[Records from a collection]
·····

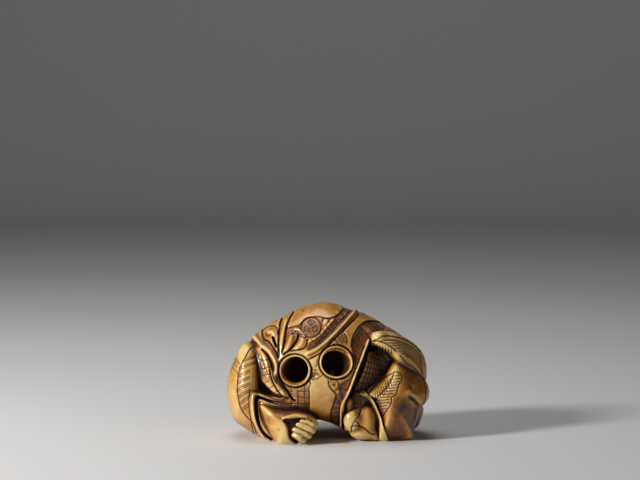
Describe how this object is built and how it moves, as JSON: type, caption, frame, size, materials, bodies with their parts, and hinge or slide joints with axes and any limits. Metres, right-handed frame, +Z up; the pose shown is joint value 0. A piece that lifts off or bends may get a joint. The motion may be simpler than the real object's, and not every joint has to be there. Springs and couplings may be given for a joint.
{
  "type": "netsuke",
  "caption": "Small carved ivory toggle: a crouching robed figure with a domed back, two rimmed cord holes, full sleeves and clenched hands.",
  "frame": {"origin": "centre of the bounding box, on the flat underside", "axes": "+Z up, +X along the figure's width, -Y towards the side with the cord holes"},
  "size_m": [0.0418, 0.0268, 0.0272],
  "materials": {
    "ivory": "satin"
  },
  "bodies": {
    "root": {"carved_figure": "ivory"}
  },
  "joints": []
}
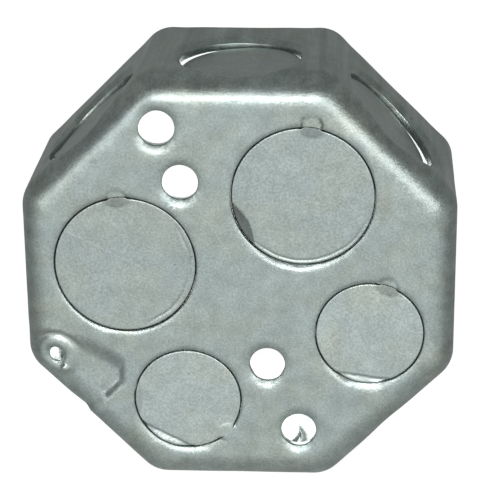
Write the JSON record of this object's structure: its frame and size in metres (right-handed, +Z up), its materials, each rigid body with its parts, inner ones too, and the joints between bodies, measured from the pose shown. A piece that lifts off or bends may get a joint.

·····

The records above should be duplicated in full, exactly as given.

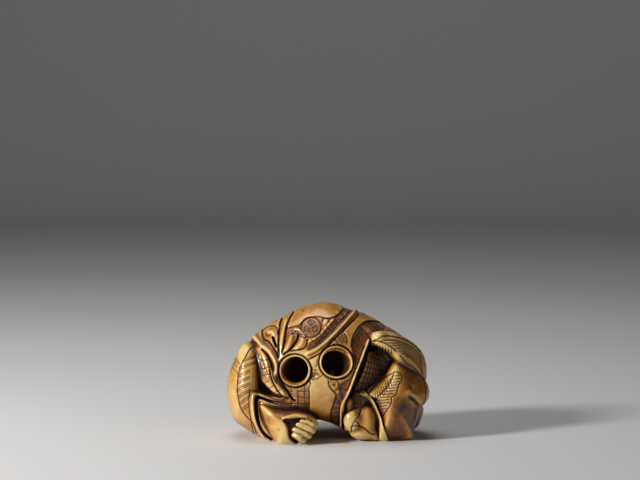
Describe how this object is built and how it moves, as JSON: type, caption, frame, size, materials, bodies with their parts, and hinge or slide joints with axes and any limits. Metres, right-handed frame, +Z up; the pose shown is joint value 0. A piece that lifts off or bends may get a joint. The motion may be simpler than the real object's, and not every joint has to be there. Springs and couplings may be given for a joint.
{
  "type": "netsuke",
  "caption": "Small carved ivory toggle: a crouching robed figure with a domed back, two rimmed cord holes, full sleeves and clenched hands.",
  "frame": {"origin": "centre of the bounding box, on the flat underside", "axes": "+Z up, +X along the figure's width, -Y towards the side with the cord holes"},
  "size_m": [0.0418, 0.0268, 0.0272],
  "materials": {
    "ivory": "satin"
  },
  "bodies": {
    "root": {"carved_figure": "ivory"}
  },
  "joints": []
}
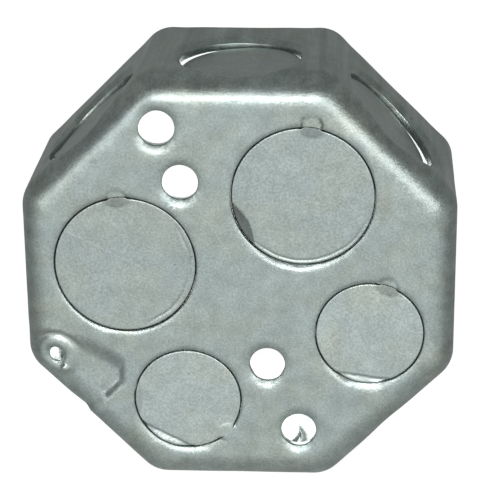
Write the JSON record of this object's structure: its frame and size in metres (right-handed, +Z up), its materials, each rigid body with its parts, inner ones too, and the joints between bodies, measured from the pose shown. A piece that lifts off or bends may get a joint.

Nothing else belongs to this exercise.